Disclaimer: I’ve only read the abstract, but it seems clear enough.


* The 11 year solar cycle signal in transient simulations from the Whole Atmosphere Community Climate Model – not directly relevant, mind.


  1. #1 Paul S

    Interesting. The 0.02K figure is lower than that found in other statistical treatments. I think Lean & Rind and Foster & Rahmstorf both found ~0.1K influence from max to min.

    Incidentally, your first line makes it look like the title of the paper is ‘Another one in the eye for the solarists’, perhaps recalling Einstein’s seminal 1916 work: ‘Put that in your pipe and smoke it’.

    [Not deliberate, but that's a good connection -W]

  2. #2 Eli Rabett

    tamino has a sucker on the line who might be interested

  3. #3 Doug Cotton


    There’s a simple explanation as to why temperatures are not following carbon dioxide levels.

    Seeing that a microwave oven produces low frequency radiation far more intense than carbon dioxide could ever do, and yet its radiation is not absorbed* and converted to thermal energy in ice, what makes anyone think that radiation from carbon dioxide could warm all the snow and ice covered areas of the planet?

    [I'll let this drivel stand as a fitting memorial to your intellect -W]

    The mechanism by which microwave ovens heat water molecules is totally different from the excitation of atoms which happens when high frequency solar radiation warms water. The oven emits radiation at a very specific frequency which happens to resonate with natural frequencies of the water molecules which then “snap” or “flip” through 180 degrees and back again in synchronisation with the passing waves of electromagnetic radiation. The molecules in water do have the space to do this, and when they flip there is frictional heat generated by collisions of the molecules. In ice there is not sufficient room to move and flip like this.

    There is no violation of the Second Law of Thermodynamics simply because electrical energy was added to the system.

    But the fact that the ice was not melted demonstrates the phenomenon of “resonant scattering” in which radiation is not reflected, not transmitted and not absorbed with conversion to thermal energy. See Section 5 of my publication here.

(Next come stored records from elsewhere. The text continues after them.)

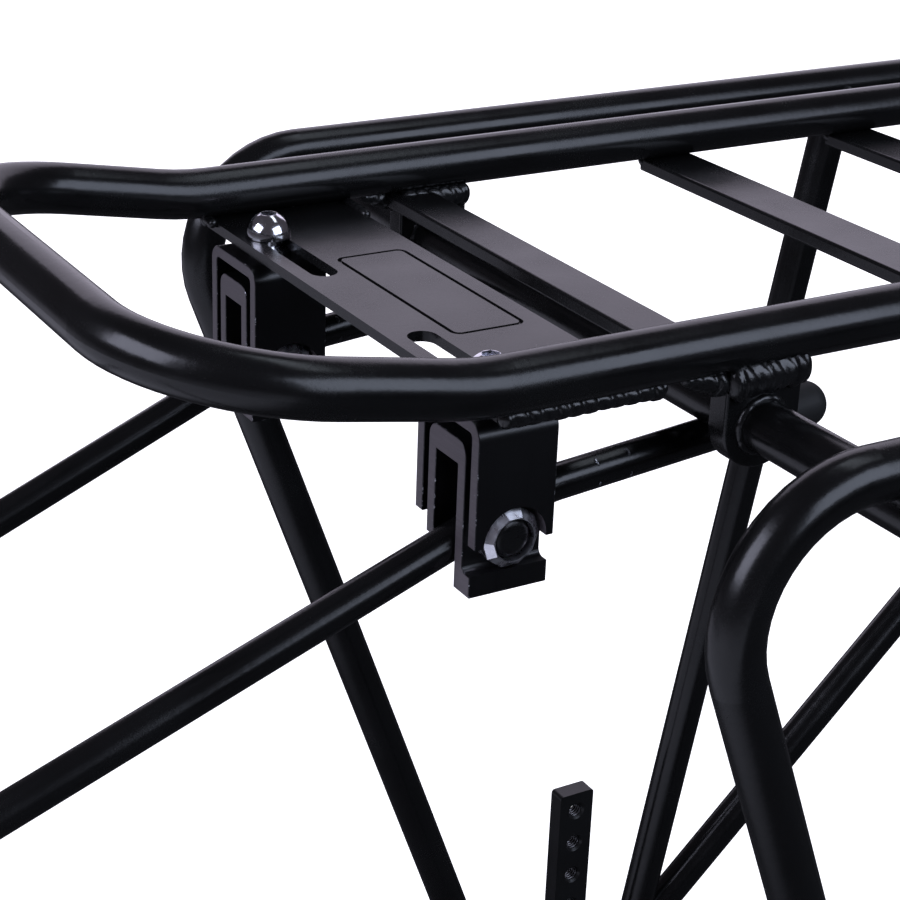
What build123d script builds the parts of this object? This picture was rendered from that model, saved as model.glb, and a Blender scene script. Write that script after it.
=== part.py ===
"""Rear rack (luggage carrier) for a bicycle.

Millimetres. The origin lies midway between the two lower frame eyelets of the
foot bars. +X points rearward, +Y to the right side of the bicycle, +Z up.
"""

import os
from math import hypot

from build123d import *

os.makedirs("parts", exist_ok=True)

SIDES = (("left", -1), ("right", 1))

# ---------------------------------------------------------------- driving dimensions

# deck: one bent rod, its front end kicked up
deck_rod = 10.0
deck_height = 385.0
deck_half_width = 57.0
deck_front_x = -187.8
deck_rear_x = 235.0
deck_corner_radius = 28.0
kick_start_x = -135.8
kick_rise = 9.4
kick_bend_radius = 60.0

# flat bars welded under the deck rods
bar_thickness = 3.0
bar_half_length = 57.5
bar_edge_radius = 0.6
plate_x = -115.8
plate_width = 30.0
plate_thickness = 2.0
plate_panel_length = 46.0
plate_panel_depth = 0.5
plate_panel_radius = 2.0
plate_groove = 0.8
crossbar_widths = (10.0, 13.0, 13.0, 13.0, 13.0, 13.0)
crossbar_first_x = -84.8
crossbar_second_x = -17.3
crossbar_pitch = 53.5

# slots of the front plate, one at each end, for the stay clamps
slot_x = -124.9
slot_width = 5.5
slot_inner_y = 19.0
slot_outer_y = 45.5
# the pair of slots sits a little to the left of the deck's centre line
slot_shift_y = -2.0

# side frames
side_rod = 9.5
side_y = 98.9
side_rail_z = deck_height - 6.6
front_bend_radius = 23.0
rear_bend_radius = 50.0
front_leg_slope = 0.372
front_leg_x_at_rail = -123.3
rear_leg_slope = 1.04
rear_leg_x_at_rail = 288.6
mid_leg_slope = 0.18
mid_leg_x_at_rail = 68.4
leg_end_z = 83.0

# cross tubes that carry the side frames under the deck
cross_tube_z = deck_height - 15.3
cross_tube_xs = {"front": -79.3, "rear": 162.2}
cross_tube_half_length = 108.0
cross_tube_end_radius = 1.5
ear_thickness = 5.0
ear_width = 16.0
ear_edge_radius = 0.6

# foot bars and the plates that hold them
bar_width = 11.0
bar_depth = 5.0
hole_pitch = 10.8
hole_count = 16
hole_row_z = 13.0
bar_end_margin = 6.0
thread_radius = 2.1
rim_chamfer = 0.6
bar_corner_radius = 1.0
eyelet_radius = 2.75
bracket_thickness = 3.0
bracket_top_z = 116.0
bracket_bottom_z = 61.0
bracket_corner_radius = 5.0
bracket_overlap = 4.0
foot_travel = 7.0
foot_bolt_holes = (6, 8)
foot_head_radius = 4.4
foot_head_height = 3.2
foot_head_edge_radius = 1.6
foot_key_depth = 2.0
foot_washer_radius = 5.0
foot_washer_thickness = 1.0

# stay clamps
clamp_ys = {"left": -43.5, "right": 40.5}
# both clamps are fitted the same way round, with the lip to the left
lip_side = -1
clamp_length = 15.5
outer_half_width = 10.0
outer_height = 22.5
outer_wall = 2.3
outer_corner_radius = 3.2
inner_half_width = 6.0
inner_wall = 2.4
inner_web = 4.5
inner_drop = 4.7
inner_corner_radius = 2.6
inner_leg_height = 20.8
lip_drop = 23.3
lip_height = 4.0
lip_reach = 8.6
lip_root_radius = 1.2
grip_offset_x = 0.2
grip_drop = 22.2
clamp_edge_radius = 0.25

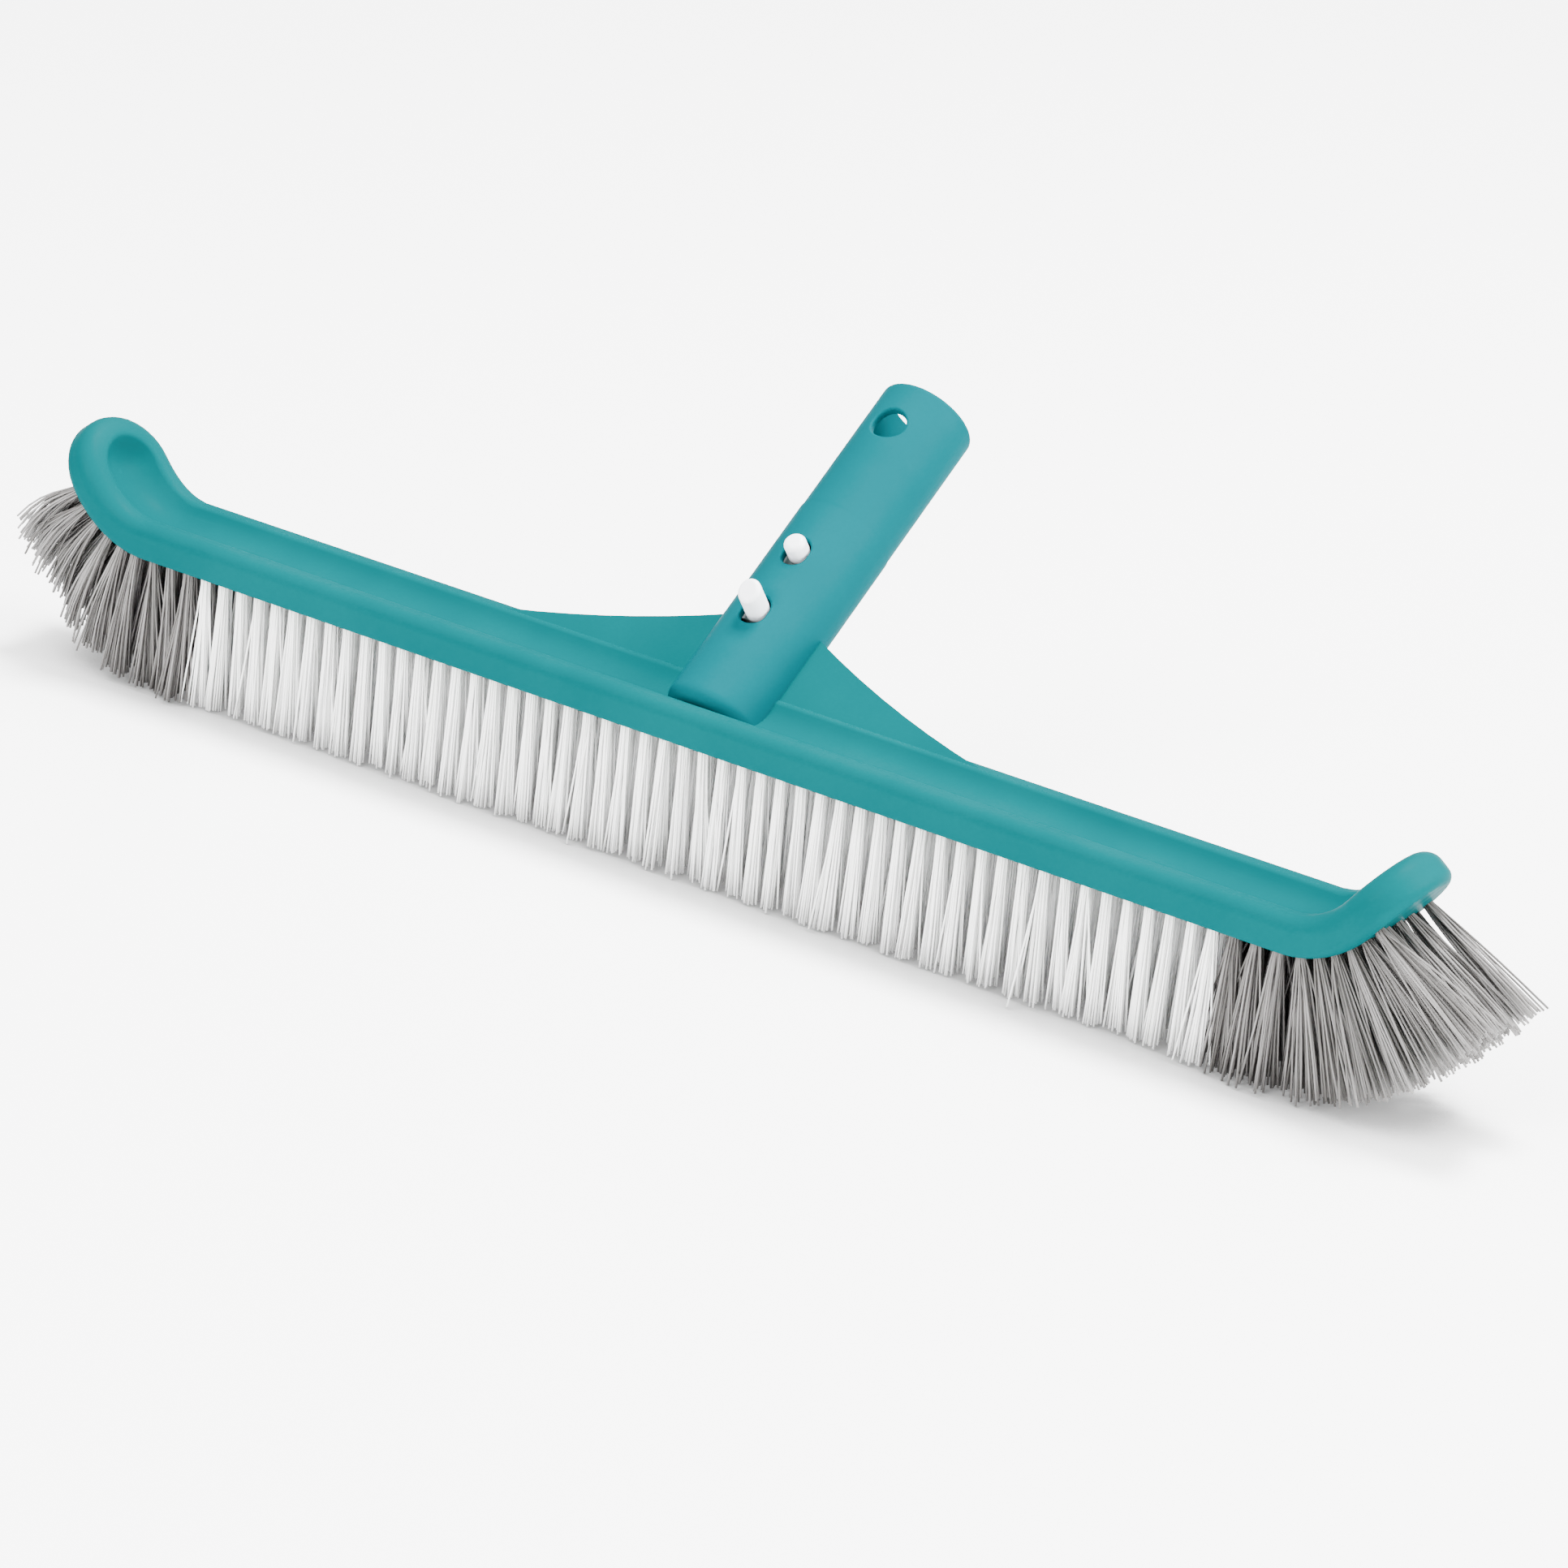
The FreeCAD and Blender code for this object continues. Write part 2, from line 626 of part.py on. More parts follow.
def make_anchors(row):
    """Metal staples at the bottom of the tuft holes of one row."""
    thick, wide, high = dim("anchor_thickness"), dim("anchor_width"), dim("anchor_height")
    corner = Vector(-wide / 2, -thick / 2, (dim("root_depth") + dim("hole_depth") - high) / 2)
    solids = []
    for place in all_stations(row):
        staple = Part.makeBox(wide, thick, high, corner)
        staple.Placement = place
        solids.append(staple)
    return shape_feature(f"tuft_anchors_row_{row}", Part.makeCompound(solids))


# ---------------------------------------------------------------- assembly and export

back, blank = make_back(make_tray(), make_webs())
nodes = [back, make_tube(blank), make_bend(), make_leg("front_clip_leg", 180.0),
         make_leg("rear_clip_leg", 0.0)]
for row_number in range(1, ROWS + 1):
    nodes.append(make_white_row(row_number))
    nodes.append(make_grey_row(row_number, "left", -1))
    nodes.append(make_grey_row(row_number, "right", 1))
    nodes.append(make_anchors(row_number))
doc.recompute()

for item in doc.Objects:
    if "Invalid" in item.State or "Error" in item.State:
        raise RuntimeError(f"{item.Name} did not recompute: {item.State}")

os.makedirs("parts", exist_ok=True)
for node in nodes:
    node.Label = node.Name
    shape = node.Shape
    if shape.isNull() or not shape.isValid():
        raise RuntimeError(f"{node.Name} has no valid shape")
    shape.exportStep(f"parts/{node.Name}.step")
    limits = shape.BoundBox
    print(f"{node.Name}: {len(shape.Solids)} solids, {shape.Volume:.0f} mm3,"
          f" X {limits.XMin:.1f}..{limits.XMax:.1f}, Y {limits.YMin:.1f}..{limits.YMax:.1f},"
          f" Z {limits.ZMin:.1f}..{limits.ZMax:.1f}")
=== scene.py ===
import json
import math

import bmesh
import bpy
import numpy as np
from mathutils import Matrix, Vector

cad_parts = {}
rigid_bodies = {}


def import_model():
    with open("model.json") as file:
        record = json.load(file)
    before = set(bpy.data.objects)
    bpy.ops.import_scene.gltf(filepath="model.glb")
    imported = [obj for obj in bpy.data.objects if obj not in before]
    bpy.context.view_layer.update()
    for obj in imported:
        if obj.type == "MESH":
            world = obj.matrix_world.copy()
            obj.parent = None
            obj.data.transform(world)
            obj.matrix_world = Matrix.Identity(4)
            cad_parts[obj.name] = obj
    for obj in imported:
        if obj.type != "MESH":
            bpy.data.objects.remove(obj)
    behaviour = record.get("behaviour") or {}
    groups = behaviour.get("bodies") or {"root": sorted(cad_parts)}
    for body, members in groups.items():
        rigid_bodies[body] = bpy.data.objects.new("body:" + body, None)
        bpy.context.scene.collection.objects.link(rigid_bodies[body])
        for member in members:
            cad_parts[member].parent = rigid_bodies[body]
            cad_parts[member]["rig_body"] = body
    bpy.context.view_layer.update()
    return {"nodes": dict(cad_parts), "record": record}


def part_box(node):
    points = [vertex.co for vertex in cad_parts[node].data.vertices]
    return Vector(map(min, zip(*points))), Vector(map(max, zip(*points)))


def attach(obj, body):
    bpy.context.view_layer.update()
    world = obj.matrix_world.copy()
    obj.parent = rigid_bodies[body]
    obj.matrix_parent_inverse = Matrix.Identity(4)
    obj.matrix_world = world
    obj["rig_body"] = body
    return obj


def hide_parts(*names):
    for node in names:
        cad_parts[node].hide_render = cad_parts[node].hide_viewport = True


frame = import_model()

# Pool wall brush in the row frame, in metres: X along the brush, Y away from the user, Z up, bristle
# tips on Z = 0. The moulded parts, the staples and the spring clip are the CAD nodes with better
# materials. Every row of tufts is replaced by its separate filaments, which start in the tuft holes
# found from the staples at their bottoms.

ROWS = 5
MM = 0.001
ACROSS = np.array((0.0, 1.0, 0.0))

# The bristle roots
STAPLE_ABOVE_FACE = 3.6 * MM      # middle of a staple from the face that the bristles leave
ROOT_DEPTH = 2.9 * MM             # how far the filaments go into the hole
WELD = 0.005 * MM

# The tube and the clip inside it
TUBE_FOOT = (0.0, -4.0 * MM, 39.0 * MM)   # where the tube's axis meets the bristle face
TUBE_RISE = 35.0                  # slope of its axis, degrees
CLIP_SHADED_WITHIN = 11.3 * MM    # the clip is painted dark, a painted shade, up to here from the axis
CLIP_UNSHADED_FROM = 12.6 * MM       # and free of the painted shade from here
CLIP_SHADED_UP_TO = 70.0 * MM     # the same along the axis, from the tube's foot
CLIP_UNSHADED_BEYOND = 80.0 * MM

# The filaments
FILAMENT_SIDES = 6
WALL_CORNERS = 4
GOLDEN_ANGLE = math.pi * (3.0 - math.sqrt(5.0))
FLOOR_GAP = 0.15 * MM             # the lowest tips are trimmed to about this height
THINNEST, THICKEST = 0.88, 1.08   # a filament's radius against the middling one
ROW_SPLAY = 0.05                  # how far the tips of a row stand out, as a share of the row's own Y
SEEDS = {"white": 100, "left": 200, "right": 300}   # plus the number of the row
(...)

    * Try this home experiment:

    Obtain two identical small microwave bowls which do not get warm in the microwave oven. Ensure that they both fit in the oven together. Obtain a small ice cube tray and fill it with filtered or distilled water. Pour that water into one of the bowls. Then refill the tray with similar water and place the ice cube tray in your freezer and both the bowls in your frig overnight. Next day, empty the ice cubes into the bowl without water, then place both bowls in the microwave oven and operate for about 60 to 80 seconds depending on the volume of water – try to bring the water nearly to the boil. Observe that the ice has not been affected – you might even try comparing its temperature with other ice in the freezer. To do this, pack the ice samples in a tall insulated mug and insert a meat thermometer with a metal spike.

    Why wasn’t the energy in the radiation shared equally between the water and the ice? If you pour the hot water into the bowl with the ice it will easily melt the ice within a couple of minutes, so this demonstrates that sufficient energy did enter the water.


  4. #4 bratisla

    so, no more climate astrology, but now climate voodoo ? Can we predict a surge of “it’s the volcanoes” soon ? They already have explored this path, after all.
    Or maybe a “the Sun drives volcanoes who drive climate”. Don’t laugh, I have already seen some people asserting that solar (or cosmic ?) rays induce heat in the Earth and thus induce tectonic activity.

  5. #5 Steve Bloom

    Soon enough, I’m sure, bratisla. I suppose the only positive aspect to all of this is that the denialists continue to feel it necessary to base their position in reasoning based on facts, however poor the reasoning and cherrypicked or made up the facts.

  6. #7 Doug Cotton

    [Burrowed -W]

  7. #8 Eli Rabett

    FWIW, the frequency of the magnetron in your microwave oven (the thing that makes the waves) is not resonant with water, but will heat anything that has a dielectric moment (where there are positive and negative ends to the molecules, water being an excellent example).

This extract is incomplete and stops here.